Since then, I’ve changed my priorities somewhat. I still try to spend a little time exercising; but suffice it to say that I long ago learned to understand the significance of what the Apostle Paul told young Timothy (in I Timothy 4:8 NET):
"physical exercise has some value, but godliness is valuable in every way. It holds promise for the present life and for the life to come."
Maybe that is why, while I still try to exercise these days for the sake of staying in shape, I have nonetheless come to accept the wisdom proffered by the learned King Solomon, who said (in Proverbs 20:29):
“The glory of young men is their strength, but gray hair is the splendor of the old.”
Part of that wisdom is the recognition that exercising does not have to entail my forever trying to set some new personal best at the bench press or on the squat rack. Rather, moderation has now become the rule! In regards to such factors as the amount of weight handled, the number of sets and reps, allowance for proper rest, etc…, slow and steady seems to be the best rule, especially for someone in his mid-fifties.
I have also learned the value of using tools to aid me in my exercise. As a young man, I was a purist in the gym. I never wore braces, straps, or other such devices, as I saw this as cheating. Not anymore! If something will assist me in the execution of an exercise, I will employ it. This brings me to my point…
I recently acquired a set of wrist straps that have within them an imbedded metal hook. As the attached picture demonstrates, the hook is of great assistance when performing exercises in the gym that require the use of the hand to grip a bar for rowing, chinning, or other such pulling exercises.
You see, the problem I face, like so many, is that larger muscles can handle greater strain than smaller ones. Thus, the muscles of the back can handle so much more weight resistance than the muscles of the forearms. Hence, the amount of weight individuals can do in a given back exercise if often limited to what they can hold onto with their hands.
But with the introduction of hooked wrist straps into the equation, that all changes! Now, the person who is exercising is able to stimulate the larger muscle irrespective of the limits of the smaller ones.
As I have reflected on this simple principle, I have come to see my wrist straps as a metaphor for prayer. Like every other person I know, in the living out of my life, I am called upon to bear up under a certain load. And while it pains me to admit it, my own strength is also insufficient for the handling of this load.
But, enter the power of prayer; and suddenly, I find myself enabled in all sorts of new ways! I find that, through the added empowerment of prayer, I can handle a far bigger load. In short, I can get a grip! I can hold on! I can pull through! And for that, I am expressly thankful!
In Psalm 81, David testifies that he cried out to the Lord; and God rescued him by setting his hands free and lifting the burden from his shoulders that he was carrying! I believe God still works this way. And I believe Jesus challenges us to do the same as David did. for in the New Testament Gospel of Matthew (11:28-30), Jesus Christ lays down this offer:
“Come to me, all you who are weary and burdened, and I will give you rest. Take my yoke upon you and learn from me, for I am gentle and humble in heart, and you will find rest for your souls. For my yoke is easy and my burden is light.”

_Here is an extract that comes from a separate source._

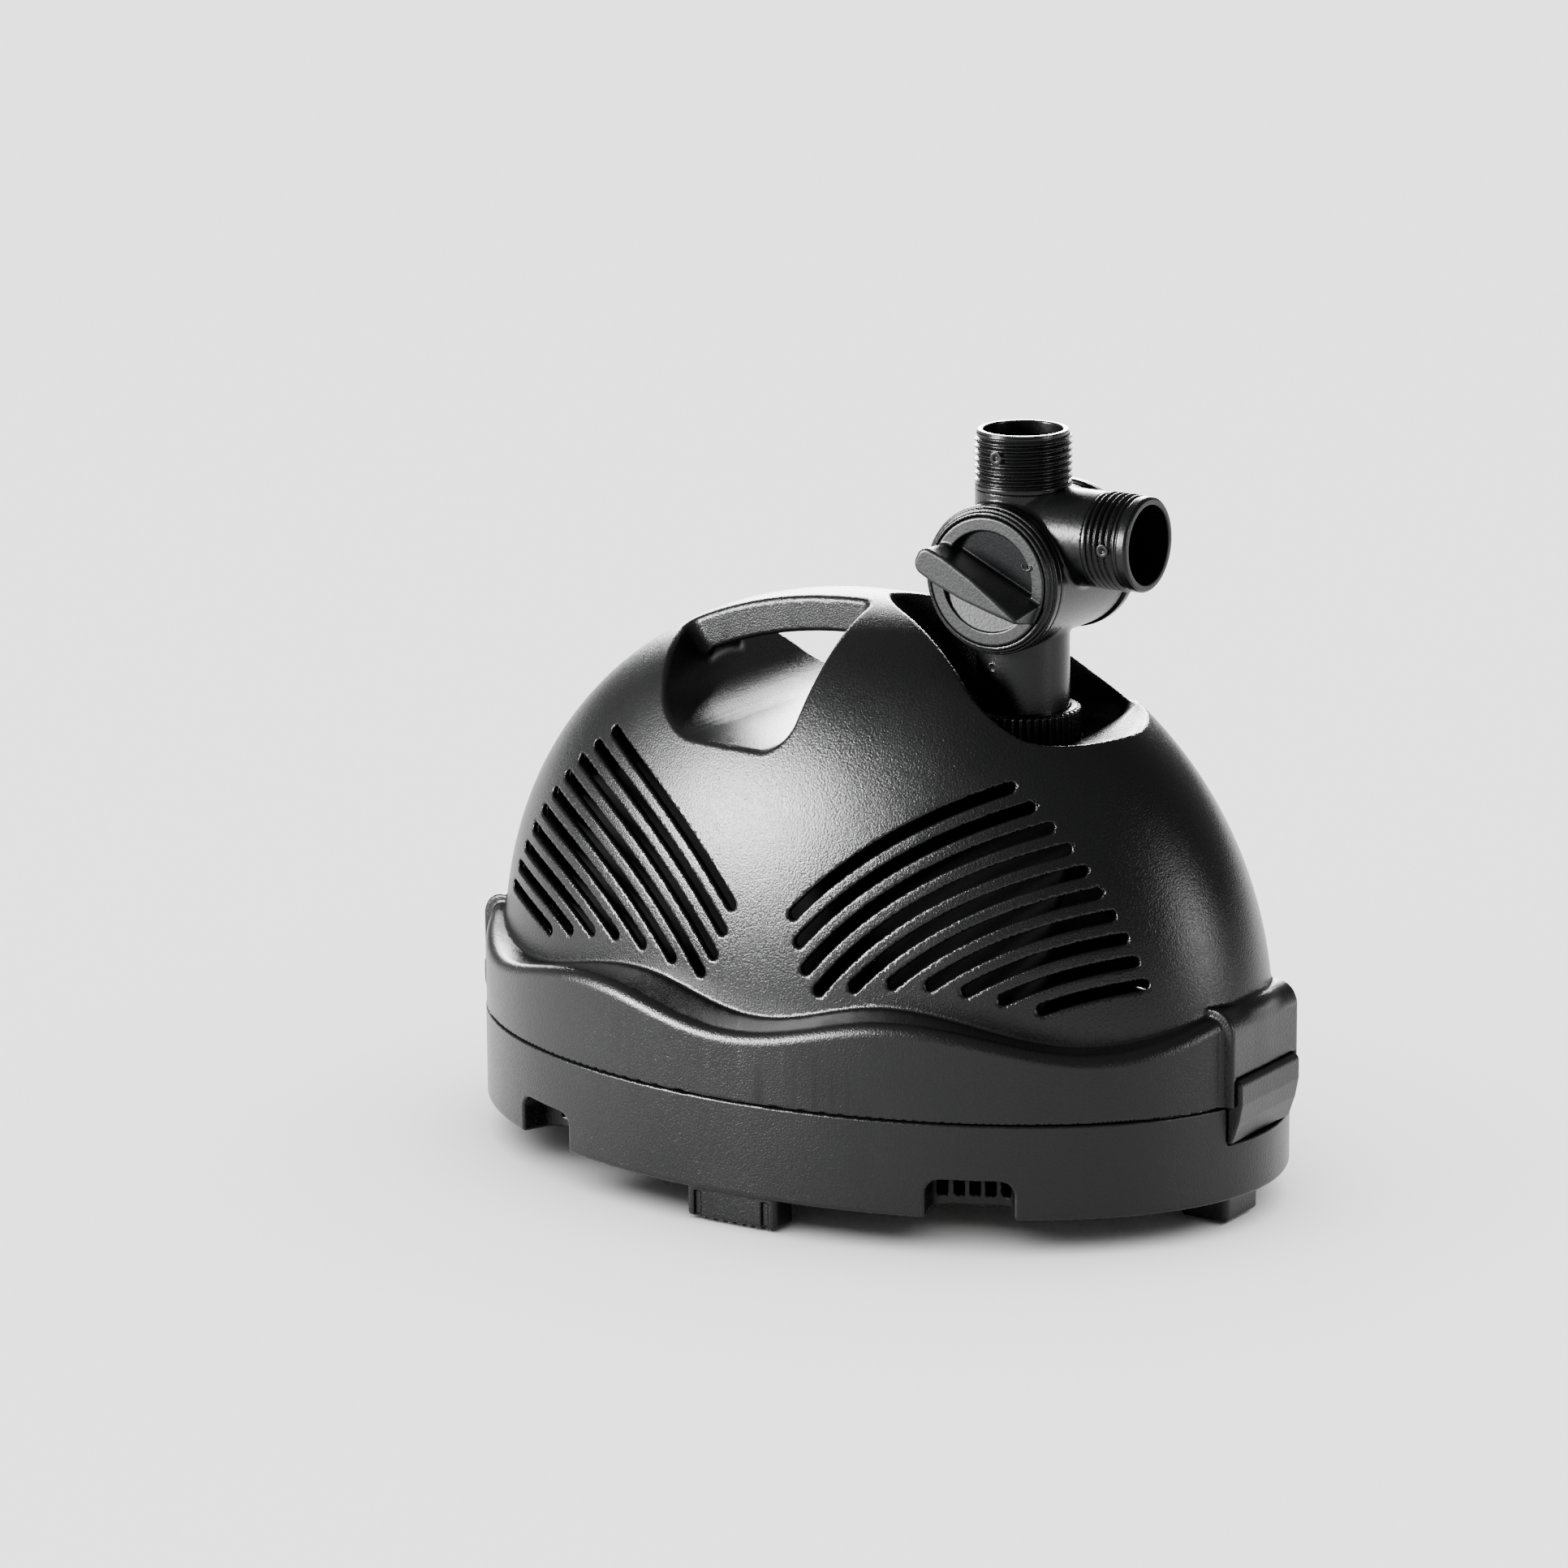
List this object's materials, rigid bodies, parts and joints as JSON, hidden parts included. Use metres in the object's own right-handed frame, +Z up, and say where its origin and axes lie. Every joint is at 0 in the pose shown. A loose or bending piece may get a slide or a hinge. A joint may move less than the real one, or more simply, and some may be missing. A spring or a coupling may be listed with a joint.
{
  "type": "fountain submersible pump",
  "caption": "Submersible fountain pump in a domed strainer housing with a carrying handle and a two-way diverter valve on its outlet.",
  "frame": {"origin": "on the ground under the middle of the housing", "axes": "+Z up, +X along the housing towards the valve end, -Y towards the long side the dial faces"},
  "size_m": [0.309, 0.201, 0.2645],
  "materials": {
    "shell_black": "injection-moulded black, fine even spark-eroded grain, satin",
    "valve_black": "smoother black moulding, semi-gloss",
    "dial_black": "smooth satin black moulding",
    "inner_black": "plain black moulding",
    "rubber_black": "soft matt black",
    "potting_resin": "cast resin, slightly glossy",
    "core_steel": "stacked sheet laminations, oiled",
    "enamelled_copper": "enamelled winding wire",
    "shaft_ceramic": "ground white ceramic",
    "magnet_ferrite": "sintered magnet, dark grey",
    "screw_steel": "stainless steel"
  },
  "bodies": {
    "base": {"lower_shell": "shell_black", "cable_grommet": "rubber_black", "foot_pad_front": "rubber_black", "foot_pad_rear": "rubber_black", "foot_pad_left": "rubber_black", "foot_pad_right": "rubber_black", "motor_housing": "inner_black", "potting_block": "potting_resin", "stator_core": "core_steel", "coil_bobbin_front": "inner_black", "coil_bobbin_rear": "inner_black", "coil_winding_front": "enamelled_copper", "coil_winding_rear": "enamelled_copper", "cable_gland": "inner_black", "gland_nut": "inner_black", "rotor_can": "inner_black", "rotor_shaft": "shaft_ceramic", "pump_chamber": "inner_black", "chamber_seal": "rubber_black", "chamber_cover": "inner_black", "cooling_cowl": "inner_black", "cover_screw_1": "screw_steel", "cover_screw_2": "screw_steel", "cover_screw_3": "screw_steel", "cover_screw_4": "screw_steel", "motor_screw_1": "screw_steel", "motor_screw_2": "screw_steel", "motor_screw_3": "screw_steel", "motor_screw_4": "screw_steel", "rubber_mount_1": "rubber_black", "rubber_mount_2": "rubber_black", "rubber_mount_3": "rubber_black", "rubber_mount_4": "rubber_black"},
    "top_shell": {"upper_shell": "shell_black"},
    "valve": {"valve_body": "valve_black", "valve_bezel": "valve_black", "valve_rear_cap": "valve_black", "nut_gasket": "rubber_black"},
    "knob": {"valve_knob": "dial_black", "valve_plug": "inner_black"},
    "nut": {"union_nut": "valve_black"},
    "latch_r": {"latch_right": "shell_black"},
    "latch_l": {"latch_left": "shell_black"},
    "rotor": {"magnet_rotor": "magnet_ferrite", "rear_bush": "potting_resin", "front_bush": "potting_resin", "impeller": "inner_black"}
  },
  "joints": [
    {"name": "shell_lift", "type": "slide", "parent": "base", "child": "top_shell", "axis": [0, 0, 1], "range_m": [0, 0.12]},
    {"name": "valve_swivel", "type": "hinge", "parent": "top_shell", "child": "valve", "pos_m": [0.0575, 0, 0.165], "axis": [0, 0, 1], "range_deg": [-45, 22]},
    {"name": "knob_turn", "type": "hinge", "parent": "valve", "child": "knob", "pos_m": [0.0575, 0, 0.216], "axis": [0, -1, 0], "range_deg": [-64, 26]},
    {"name": "union_nut_turn", "type": "hinge", "parent": "valve", "child": "nut", "pos_m": [0.0575, 0, 0.162], "axis": [0, 0, 1], "range_deg": [0, 360]},
    {"name": "latch_right_flex", "type": "hinge", "parent": "base", "child": "latch_r", "pos_m": [0.1498, 0, 0.033], "axis": [0, 1, 0], "range_deg": [0, 10], "stiffness_Nm_per_rad": 0.3},
    {"name": "latch_left_flex", "type": "hinge", "parent": "base", "child": "latch_l", "pos_m": [-0.1498, 0, 0.033], "axis": [0, -1, 0], "range_deg": [0, 10], "stiffness_Nm_per_rad": 0.3},
    {"name": "rotor_spin", "type": "hinge", "parent": "base", "child": "rotor", "pos_m": [0, 0, 0.066], "axis": [1, 0, 0], "continuous": true}
  ]
}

And the same Jesus Who said that also said this (in the New Testament Gospel of Luke 11:9-10):
“So I say to you: Ask and it will be given to you; seek and you will find; knock and the door will be opened to you. For everyone who asks receives; the one who seeks finds; and to the one who knocks, the door will be opened.”
It is little wonder, then, that the Apostle Paul felt led to add these words later in the New Testament (Philippians 4:13 KJV): “I can do all things through Christ which strengtheneth me!”
Paul had taken Jesus up on those promises. And Jesus had delivered! But the really good news is that what Jesus promised and did for Paul, He also promises and does for us!
I leave you with these immortal words penned by the hymn writer Johnson Oatman Jr. nearly one hundred and twenty years ago, particularly the underlined portions:
When upon life’s billows you are tempest-tossed,
When you are discouraged, thinking all is lost,
Count your many blessings, name them one by one,
And it will surprise you what the Lord has done.
Are you ever burdened with a load of care?
Does the cross seem heavy you are called to bear?
Count your many blessings, every doubt will fly,
And you will keep singing as the days go by.
When you look at others with their lands and gold,
Think that Christ has promised you His wealth untold;
Count your many blessings - money cannot buy
Your reward in heaven, nor your home on high.
So, amid the conflict whether great or small,
Do not be discouraged, God is over all;
Count your many blessings, angels will attend,
Help and comfort give you to your journey’s end.